RF: The theory of SCM basically postulated that individuals can be changed in terms of their cognitive processes in a structural way. This led me to develop a methodology for assessment [the Learning Assessment Propensity Device, or LAPD]; for treatment [the Mediated Learning Experience, or MLE]; and the Instrumental Enrichment Program [IEP] for use in the classroom. This methodology, which combined a different kind of assessment, along with adapted behavioral techniques and training, created such a strong effect and made such strong changes in people’s behavior, it was almost impossible not to speculate that must be something happening in the neurophysiology. But in the 1950s it was exactly that — speculation.

When I met with the great neurophysiologists of the time, Wilder Penfield and Karl Pribram, they said, “Yes, there must be something happening, but we have no way to prove it, and to talk about it in a speculative way would be almost heretical.”

BW: At first, many people didn’t trust your results.

RF: When trying to find placements for clients, I had to go to people and say, “Look, he looks like an idiot, but he’s not. Look, he doesn’t know reading, he’s 17, but he will learn.”

BW: So what have you learned from your testing?

RF: We have had an enormous opportunity to learn more about the way by which the brain functions on an individual level. If I can find, in some way, to limit what was described before as a global condition, I can find the modifiability in the individual. An individual may have great difficulty with change, but if I find the proper way to reach them, I may create or encourage modifiability, which makes the individual function better.

BW: So the MLE is a mechanism for creating change. When testing a person you teach them.

RF: If you can create change, you can then predict the potential or propensity for further change. The MLE is but a method in my interaction with you — not just to make you know something in a passive way but how to produce it, how to create it. I am not just passing to you information, but passing to you all you that you need to know in order to be able to learn by yourself.

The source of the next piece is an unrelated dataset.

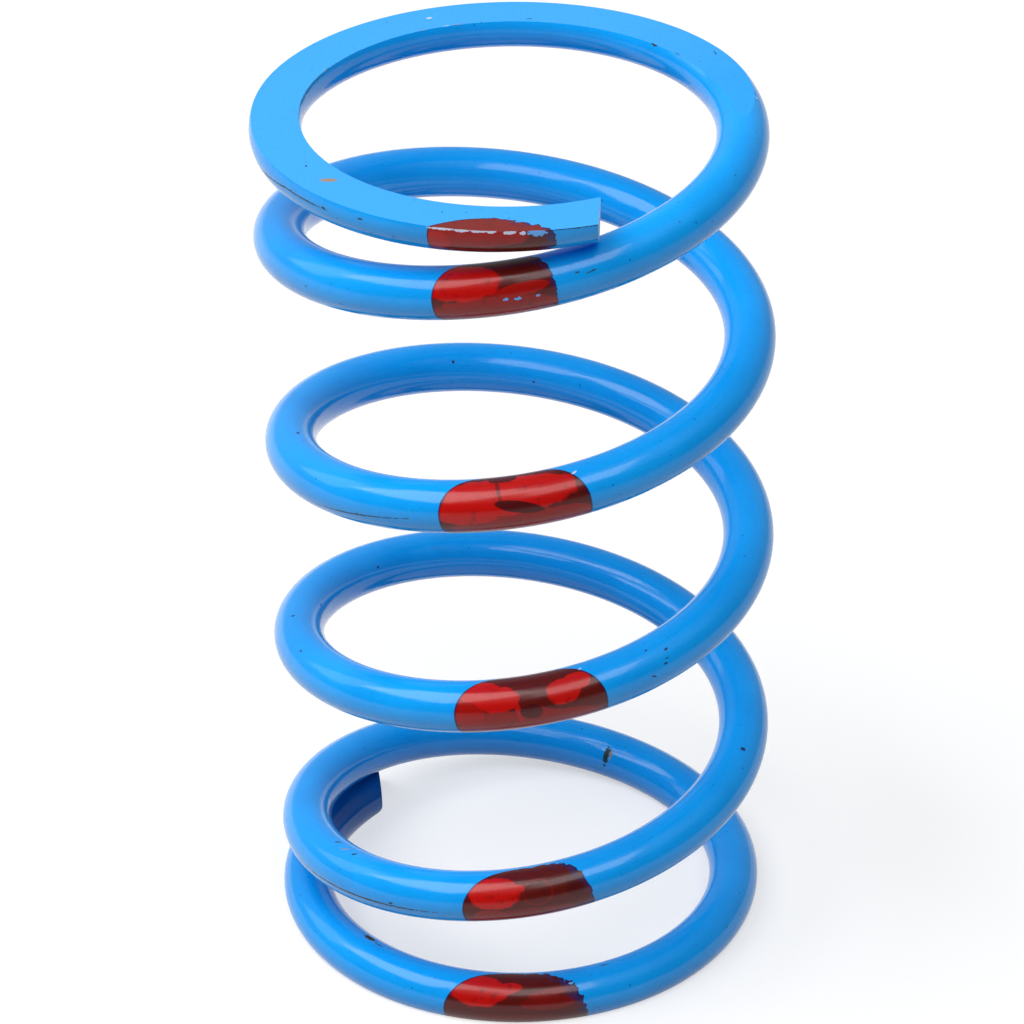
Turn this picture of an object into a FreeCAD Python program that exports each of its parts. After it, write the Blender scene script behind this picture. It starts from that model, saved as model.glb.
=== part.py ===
import FreeCAD, Part
import math
import os

# Heavy compression spring, wound from one length of round steel wire.
# The turns run down clockwise from the top tip, seen from above. Both end turns are closed on
# their neighbours and ground flat, so that the spring stands square between two flat plates.
# Millimetres and degrees. Z is the axis, z = 0 is the ground face that the spring stands on.
# A place along the wire is given in turns, counted from the top tip.

# wire and coil
wire_diameter = 5.8
outside_diameter = 58.0
free_length = 103.4
total_turns = 5.439
top_tip_direction = -69.1      # where the top tip lies, seen from above, from +X
bow = 0.8                      # how far the end turns stand off to -X from the middle turn

# closed ends: wire ground off, how far each tip leans out of its level end turn, space left
# between the tip and the next turn
top_grind = 1.7
bottom_grind = 1.0
top_tip_lift = 0.9
bottom_tip_drop = 0.8
top_tip_gap = 0.57
bottom_tip_gap = 0.44
tip_lean_turns = 0.3           # length of wire over which a tip leans out

# the way from a level end turn to the even pitch
top_ramp_turns = 0.5
bottom_ramp_turns = 0.32

# end turns are wound a little tighter than the body, and the top tip springs back out
top_draw_in = 0.55
bottom_draw_in = 0.45
draw_in_end = 1.25             # turns from each tip to where the draw-in has faded by half
draw_in_turns = 0.3
top_tip_spread = 0.6

# sheared tips
top_cut_skew = 23.0            # the top tip is longer on its inner side
bottom_cut_skew = 35.0         # and the bottom tip on its outer side
bottom_corner_radius = 0.9     # worn corner between the bottom tip and its ground face

# sizes that follow
wire_radius = wire_diameter / 2
coil_radius = outside_diameter / 2 - wire_radius
top_level = free_length - wire_radius + top_grind
bottom_level = wire_radius - bottom_grind
top_closing = wire_diameter + top_tip_gap - top_tip_lift
bottom_closing = wire_diameter + bottom_tip_gap - bottom_tip_drop
pitch = (top_level - bottom_level - top_closing - bottom_closing) / (total_turns - 2)
leaves_top = 1 - top_closing / pitch
meets_bottom = total_turns - 1 + bottom_closing / pitch


def smooth(u):
    """Runs from 0 to 1, level at both ends."""
    u = min(max(u, 0.0), 1.0)
    return u * u * (3 - 2 * u)


def descent(turn, corner, width):
    """Turns of even pitch wound since a corner that is eased over a width."""
    u = min(max((turn - corner) / width + 0.5, 0.0), 1.0)
    return width * (u ** 3 - u ** 4 / 2) + max(turn - corner - width / 2, 0.0)


def tip_fade(turn_from_tip):
    """1 at a tip, falling to 0 where the wire is level."""
    return max(1 - turn_from_tip / tip_lean_turns, 0.0) ** 2


def height(turn):
    """Height of the wire's centre."""
    wound = descent(turn, leaves_top, top_ramp_turns)
    wound -= descent(turn, meets_bottom, bottom_ramp_turns)
    level = top_level - pitch * wound
    return level + top_tip_lift * tip_fade(turn) - bottom_tip_drop * tip_fade(total_turns - turn)


def radius(turn):
    """Radius of the wire's centre about the axis."""
    from_top = (turn - draw_in_end) / draw_in_turns + 0.5
    from_bottom = (total_turns - turn - draw_in_end) / draw_in_turns + 0.5
    drawn = top_draw_in * (1 - smooth(from_top)) + bottom_draw_in * (1 - smooth(from_bottom))
    return coil_radius - drawn + top_tip_spread * tip_fade(turn)


def centre(turn):
    """Point on the wire's centre line."""
    angle = math.radians(top_tip_direction - 360 * turn)
    r, z = radius(turn), height(turn)
    offset = bow * (2 * z / free_length - 1) ** 2
    return FreeCAD.Vector(r * math.cos(angle) - offset, r * math.sin(angle), z)


def direction(turn):
    """Unit vector along the wire, towards the bottom tip."""
    return (centre(turn + 0.001) - centre(turn - 0.001)).normalize()


# wire: the round section is carried along the centre line in four strips, a quarter round each,
# from a little before the top tip to a little past the bottom one
up = FreeCAD.Vector(0, 0, 1)
tip_allowance = wire_diameter / (math.pi * outside_diameter)
stations_per_turn = 12
station_count = math.ceil((total_turns + 2 * tip_allowance) * stations_per_turn)
stations = [-tip_allowance + i * (total_turns + 2 * tip_allowance) / station_count
            for i in range(station_count + 1)]


def line_along(outward, upward):
    """Smooth line along the wire, off its centre by so many wire radii."""
    points = []
    for turn in stations:
        across = up.cross(direction(turn)).normalize()
        over = direction(turn).cross(across)
        points.append(centre(turn) + (across * outward + over * upward) * wire_radius)
    line = Part.BSplineCurve()
    line.interpolate(Points=points, Parameters=stations)
    return line


def strip(first, corner, last):
    """Quarter of the wire's skin, between two lines on it that lie square to each other."""
    lines = [line_along(*place) for place in (first, corner, last)]
    count = lines[0].NbPoles
    weights = [[1.0] * count, [math.sqrt(0.5)] * count, [1.0] * count]
    skin = Part.BSplineSurface()
    skin.buildFromPolesMultsKnots(
        [line.getPoles() for line in lines], [3, 3], lines[0].getMultiplicities(),
        [0.0, 1.0], lines[0].getKnots(), False, False, 2, 3, weights)
    return skin.toShape()


def cap(turn):
    """Flat end of the wire before it is sheared."""
    rim = []
    for edge in (edge for face in skins for edge in face.Edges):
        middle = edge.valueAt(sum(edge.ParameterRange) / 2)
        if abs((middle - centre(turn)).Length - wire_radius) < 0.01:
            rim.append(edge)
    return Part.Face(Part.Wire(Part.__sortEdges__(rim)))


skins = [strip((1, 0), (1, 1), (0, 1)), strip((0, 1), (-1, 1), (-1, 0)),
         strip((-1, 0), (-1, -1), (0, -1)), strip((0, -1), (1, -1), (1, 0))]
shell = Part.Shell(skins + [cap(stations[0]), cap(stations[-1])])
shell.sewShape()
wire = Part.Solid(shell)


def facing(turn, skew):
    """Level direction across a sheared end, turned by its skew from the wire's own."""
    level = direction(turn)
    level.z = 0
    return FreeCAD.Rotation(up, skew).multVec(level.normalize())


def shear(body, turn, skew, gap, side):
    """Cuts a tip off at a skew. Side is 1 where the next turn lies above, -1 below."""
    ahead = facing(turn, skew)
    width = 3 * wire_diameter
    low, high = sorted((side * (wire_radius + gap / 2), -side * wire_diameter))
    blade = Part.makePlane(high - low, width, FreeCAD.Vector(low, -width / 2, 0))
    blade.Placement = FreeCAD.Placement(
        centre(turn), FreeCAD.Rotation(up, ahead.cross(up), ahead, "XZY"))
    pieces, _ = body.generalFuse([blade])
    return max(pieces.Solids, key=lambda piece: piece.Volume)


wire = shear(wire, 0, -top_cut_skew, top_tip_gap, -1)
wire = shear(wire, total_turns, -bottom_cut_skew, bottom_tip_gap, 1)

# ground faces
plate = 2 * outside_diameter
grind = Part.makeBox(plate, plate, wire_diameter, FreeCAD.Vector(-plate / 2, -plate / 2, 0))
wire = wire.cut(grind.translated(FreeCAD.Vector(0, 0, free_length)))
wire = wire.cut(grind.translated(FreeCAD.Vector(0, 0, -wire_diameter)))

# worn corner where the bottom tip's sheared end meets the ground face: what lies outside a round
# bar that touches both is taken off
worn = Part.makeBox(2 * bottom_corner_radius, 2 * wire_diameter, 2 * bottom_corner_radius,
                    FreeCAD.Vector(-bottom_corner_radius, -wire_diameter, -bottom_corner_radius))
bar = Part.makeCylinder(bottom_corner_radius, 3 * wire_diameter,
                        FreeCAD.Vector(-bottom_corner_radius, -1.5 * wire_diameter,
                                       bottom_corner_radius), FreeCAD.Vector(0, 1, 0))
worn = worn.cut(bar)
tip = centre(total_turns)
ahead = facing(total_turns, -bottom_cut_skew)
worn.Placement = FreeCAD.Placement(FreeCAD.Vector(tip.x, tip.y, 0),
                                   FreeCAD.Rotation(ahead, up.cross(ahead), up, "XZY"))
spring = wire.cut(worn).Solids[0]

os.makedirs("parts", exist_ok=True)
spring.exportStep("parts/spring_wire.step")
print("pitch %.2f  volume %.0f  solids %d" % (pitch, spring.Volume, len(spring.Solids)))
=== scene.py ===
import bpy
import math
from functools import lru_cache
from mathutils import Matrix, Vector
from mathutils.interpolate import poly_3d_calc


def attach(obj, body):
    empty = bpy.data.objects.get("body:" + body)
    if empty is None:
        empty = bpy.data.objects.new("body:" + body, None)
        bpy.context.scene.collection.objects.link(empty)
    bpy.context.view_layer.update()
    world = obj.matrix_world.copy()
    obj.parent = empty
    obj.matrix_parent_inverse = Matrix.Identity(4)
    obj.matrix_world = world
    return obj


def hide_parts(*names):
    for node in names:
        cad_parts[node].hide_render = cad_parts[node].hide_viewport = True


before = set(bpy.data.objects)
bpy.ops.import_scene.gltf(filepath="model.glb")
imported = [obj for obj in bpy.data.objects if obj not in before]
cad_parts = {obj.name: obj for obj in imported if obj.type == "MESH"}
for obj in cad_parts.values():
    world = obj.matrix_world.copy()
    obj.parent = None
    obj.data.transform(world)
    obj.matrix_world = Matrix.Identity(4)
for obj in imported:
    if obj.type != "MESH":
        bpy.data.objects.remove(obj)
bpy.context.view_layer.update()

# Camera
# The photograph looks down at the coil from the front, from about half a metre away. Its focal
# length is in pixels of its square frame.
mm = 0.001
photo_size = 1024
focal_length = 4517.252
distance = 519.633 * mm
tilt = math.radians(31.004)
roll = math.radians(-0.914)
target = Vector((-1.103, 0, 52.158)) * mm
back = Vector((0, -math.cos(tilt), math.sin(tilt)))
right = Vector((1, 0, 0))
above = back.cross(right)
axis_x = math.cos(roll) * right + math.sin(roll) * above
axis_y = -math.sin(roll) * right + math.cos(roll) * above
eye = target + distance * back
bpy.ops.object.camera_add()
camera = bpy.context.object
camera.name = "photo_camera"
camera.matrix_world = Matrix.Translation(eye) @ Matrix((axis_x, axis_y, back)).transposed().to_4x4()
camera.data.sensor_width = 36.0
camera.data.lens = focal_length / photo_size * camera.data.sensor_width
camera.data.clip_start, camera.data.clip_end = 0.01, 50.0
bpy.context.scene.camera = camera
bpy.context.scene.view_settings.view_transform = "Standard"

# Spring wire
# One length of round spring steel, coiled on a mandrel, with an end turn closed on its neighbour
# at each end. The tips are sheared, and both ends are ground flat, so the wire thins to a half
# round at its tips. Lengths are in metres, and a place along the wire is in turns from the top tip.
wire_diameter = 5.8 * mm
outside_diameter = 58.0 * mm
free_length = 103.4 * mm
total_turns = 5.439
top_tip_direction = math.radians(-69.1)
bow = 0.8 * mm
top_grind = 1.7 * mm
bottom_grind = 1.0 * mm
top_tip_lift = 0.9 * mm
bottom_tip_drop = 0.8 * mm
top_tip_gap = 0.57 * mm
bottom_tip_gap = 0.44 * mm
tip_lean_turns = 0.3
top_ramp_turns = 0.5
bottom_ramp_turns = 0.32
top_draw_in = 0.55 * mm
bottom_draw_in = 0.45 * mm
draw_in_end = 1.25
draw_in_turns = 0.3
top_tip_spread = 0.6 * mm
top_cut_skew = math.radians(23.0)
bottom_cut_skew = math.radians(35.0)
bottom_corner_radius = 0.9 * mm

wire_radius = wire_diameter / 2
coil_radius = outside_diameter / 2 - wire_radius
top_level = free_length - wire_radius + top_grind
bottom_level = wire_radius - bottom_grind
top_closing = wire_diameter + top_tip_gap - top_tip_lift
bottom_closing = wire_diameter + bottom_tip_gap - bottom_tip_drop
pitch = (top_level - bottom_level - top_closing - bottom_closing) / (total_turns - 2)
leaves_top = 1 - top_closing / pitch
meets_bottom = total_turns - 1 + bottom_closing / pitch


def smooth(u):
    u = min(max(u, 0.0), 1.0)
    return u * u * (3 - 2 * u)


def descent(turn, corner, width):
    """Turns of even pitch wound since a corner that is eased over a width."""
    u = min(max((turn - corner) / width + 0.5, 0.0), 1.0)
    return width * (u**3 - u**4 / 2) + max(turn - corner - width / 2, 0.0)


def tip_fade(turn_from_tip):
    return max(1 - turn_from_tip / tip_lean_turns, 0.0) ** 2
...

When I impose upon someone to close the door, what is he? He’s my extended arm. But if I tell him, “Son, the window is open, close the door, there’s a draft,” then he knows when to close the door. I don’t have to extend my arm though him. I teach him how to approach things, how to understand things, I teach him how to learn, and learning how to learn is the most important thing to do in a world of total change.

The question is: How do we shape environments which will offer the individual both the help to change and the need to change. It comes back to the need. The MLE should hopefully become the mode of interaction between parents and children, between teachers and children, between society and the individual. Instead of imposing, mediating the experience.